Here are five options for those still without insurance:
1. Take advantage of the grace period
This special break was created for anyone who began enrolling in an insurance marketplace by Monday’s deadline but didn’t finish. That includes people stymied by website outages or overwhelmed phone lines, missing information on applications, and other problems or confusion.
Those who started an application on HealthCare.gov by March 31 should log on and finish it as soon as possible.
People applying online will have until April 15 to finish, administration spokesman Aaron Albright said yesterday. Paper applications will be accepted until Monday.
Consumers will have to attest that they had tried to enroll by March 31.
For most people, going through a marketplace opens the door to lower costs. Those who use the grace period will get coverage starting on May 1 and won’t owe a fine.
2. Use a special enrollment period
The government also is offering extensions for problems that might have prevented people from signing up through a marketplace: natural disasters, domestic abuse, serious illness, mistakes by application counselors, or errors by insurance companies.
To seek a “special enrollment period,” contact the federal call center at 1-800-318-2596 or your state marketplace and explain what went wrong. If the extension is approved, that brings another 60 days to enroll.

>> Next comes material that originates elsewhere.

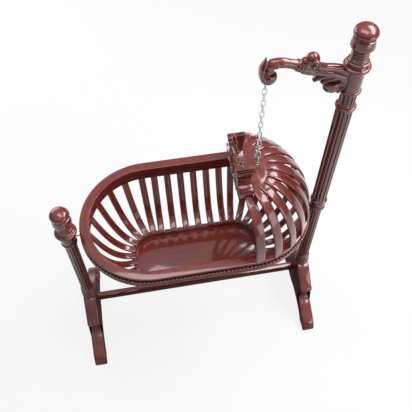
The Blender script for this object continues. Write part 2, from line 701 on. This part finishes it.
# ---- Hood ----
# Twelve tapered slats bent over from the rim to a half-round crown plate, six on each side, with the
# front pair let into the ends of the carved crest.

crown_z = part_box("crown_plate")[1].z
crown_x, crown_r = 137 * MM, 153 * MM
hood_landing_r = rim_r - 8 * MM
hood_pitch_top, hood_pitch_rim = radians(12.4), radians(15.6)
hood_w_top, hood_w_swell, hood_w_rim = 32, 41, 39
hood_w_middle = (hood_w_top + hood_w_rim) / 2
crest_front, crest_t, crest_half = 153 * MM, 56 * MM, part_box("crest")[1].y
lead, slat_drop, crest_slat_drop = 1 * MM, 6 * MM, 32 * MM
hood_bend_starts, hood_bend_ends, hood_bend_drop, swell_ends = 0.35, 0.95, 85 * MM, 0.22
for side_name, side in (("near", -1), ("far", 1)):
    for i in range(1, 7):
        a = side * (i - 0.5) * hood_pitch_top
        b = side * (i - 0.5) * hood_pitch_rim
        if i == 6:
            high = Vector((crest_front + 0.7 * crest_t, side * crest_half))
            top = crown_z - crest_slat_drop
        else:
            high = Vector((crown_x + crown_r * cos(a), crown_r * sin(a)))
            top = crown_z - slat_drop
        low = Vector((rim_straight + hood_landing_r * cos(b), hood_landing_r * sin(b)))
        way = low - high
        run = way.length
        way.normalize()
        curve = [(-lead, top)] + bent((0, top), (hood_bend_starts * run, top),
                                      (hood_bend_ends * run, crown_z - hood_bend_drop), (run, rim_high.z), 24)
        curve.append((run + 0.1 * tuck, rim_high.z - tuck))
        line = [(high.x + way.x * u, high.y + way.y * u, z) for u, z in curve]
        widths = [min(hood_w_top + (hood_w_swell - hood_w_top) * max(u, 0) / (swell_ends * run),
                      hood_w_swell + (hood_w_rim - hood_w_swell) * u / run) / hood_w_middle for u, z in curve]
        bent_slats(f"hood_slat_{side_name}_{i}", [line], hood_w_middle, widths)
fit_rail("crown_plate_shaped", eased("crown_plate", 2), mahogany_level, "crown_plate")

# ---- Crest ----
# A carved mahogany board that stands across the front of the hood: a capital with three cornices at
# each end, a saddle between them, and leaf scrolls with rosettes cut in relief, then lacquered.


def flow(points, steps=6):
    """Points along a smooth curve through each of the given ones."""
    line = []
    for i in range(len(points) - 1):
        near = [points[max(i - 1, 0)], points[i], points[i + 1], points[min(i + 2, len(points) - 1)]]
        for s in range(steps):
            t = s / steps
            line.append(tuple(0.5 * (2 * b + (c - a) * t + (2 * a - 5 * b + 4 * c - d) * t * t
                                     + (3 * b - a - 3 * c + d) * t ** 3) for a, b, c, d in zip(*near)))
    return line + [tuple(points[-1])]


def limb(shape, stations, side_mm=0.0, around=20):
    """A closed carved limb in an upright plane, through stations of (x, z, half depth, half width)."""
    line = flow(stations)
    rings = []
    for i, (x, z, deep, wide) in enumerate(line):
        before, after = line[max(i - 1, 0)], line[min(i + 1, len(line) - 1)]
        way = Vector((after[0] - before[0], after[1] - before[1])).normalized()
        turns = [tau * k / around for k in range(around)]
        rings.append([shape.verts.new((
            (x - way.y * deep * cos(t)) * MM, (side_mm + wide * sin(t)) * MM,
            (z + way.x * deep * cos(t)) * MM)) for t in turns])
    join_rings(shape, rings)
    shape.faces.new(rings[0][::-1])
    shape.faces.new(rings[-1])


def volute(centre, radius, start, turns, deep, wide, left=0.35):
    """Stations round a spiral that winds in; left is the share of its radius at the inner end."""
    count = max(int(abs(turns) * 10), 3)
    stations = []
    for i in range(count + 1):
        share = i / count
        t = radians(start) + tau * turns * share
        r = radius * (1 - (1 - left) * share)
        stations.append((centre[0] + r * cos(t), centre[1] + r * sin(t),
                         deep * (1 - 0.4 * share), wide))
    return stations


def lump(shape, centre_mm, radii_mm):
    """A rounded lump of wood, as a carver leaves for a boss, a petal or a ball."""
    place = Matrix.Translation(Vector(centre_mm) * MM) @ Matrix.Diagonal((*(Vector(radii_mm) * MM), 1))
    bmesh.ops.create_uvsphere(shape, u_segments=24, v_segments=14, radius=1, matrix=place)


def carved(name, shape, voxel_mm, rubs, hollows=None):
    """One closed skin over solids that run into each other, gouged by hollows, with its edges rubbed soft."""
    bmesh.ops.recalc_face_normals(shape, faces=shape.faces)
    blank = scene_object(name + "_blank", mesh_of(shape, name))
    skin = blank.modifiers.new("one skin", "REMESH")
    skin.mode = "VOXEL"
    skin.voxel_size = voxel_mm * MM
    if hollows:
        gouge = scene_object(name + "_gouge", mesh_of(hollows, name + "_gouge"))
        cut = blank.modifiers.new("gouged", "BOOLEAN")
        cut.operation = "DIFFERENCE"
        cut.solver = "EXACT"
        cut.object = gouge
    rub = blank.modifiers.new("rubbed soft", "SMOOTH")
    rub.factor = 0.5
    rub.iterations = rubs
    mesh = baked(blank)
    if hollows:
        bpy.data.meshes.remove(gouge.data)
    mesh.shade_smooth()
    return mesh


carved_tones = {"light": "#92281c", "dark": "#4c150e"}
carved_across = lacquered_mahogany("gloss_lacquered_carved_mahogany", "Y", **carved_tones)
fit_crest = partial(fit, "carved_mahogany", "cradle")
fit_crest("crest_sawn", eased("crest", 1.5), carved_across, "crest")


def rosette(shape, across, up, radius):
    """Eight petals round a boss, in relief on an upright plane."""
    for i in range(8):
        t = tau * i / 8
        lump(shape, (across + 0.62 * radius * cos(t), 0, up + 0.62 * radius * sin(t)),
             (0.34 * radius, 0.3 * radius, 0.34 * radius))
    lump(shape, (across, 0, up), (0.36 * radius, 0.45 * radius, 0.36 * radius))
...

Also, at any time during the year, certain life events — such as changing jobs, getting married or divorced, or becoming a parent — open a 60-day window to sign up for marketplace coverage.
3. Sign up for Medicaid
Those who qualify still can enroll in Medicaid — there’s no deadline. Eligibility is based on income and varies from state to state. The main beneficiaries of the change are adults earning up to about $16,100 per year, with no children living at home.
4. Buy insurance outside the marketplaces
Buyers can always go directly to an insurance company, but it might be expensive. Plans bought outside the marketplaces don’t come with government subsidies that hold down the cost for people with low or midlevel incomes. But they do include the law’s consumer protections.
Even after the deadline, buying a plan that meets the law’s essential coverage standard reduces the penalty owed, which is based on the months without coverage.
5. Get ready for next time
Open enrollment for 2015 is scheduled to begin on Nov. 15 and run just three months. That’s another chance to get covered or switch into a plan with subsidies.
Something to think about: The uninsured penalty next year rises to 2 percent of income or $325 per adult and $162.50 per child.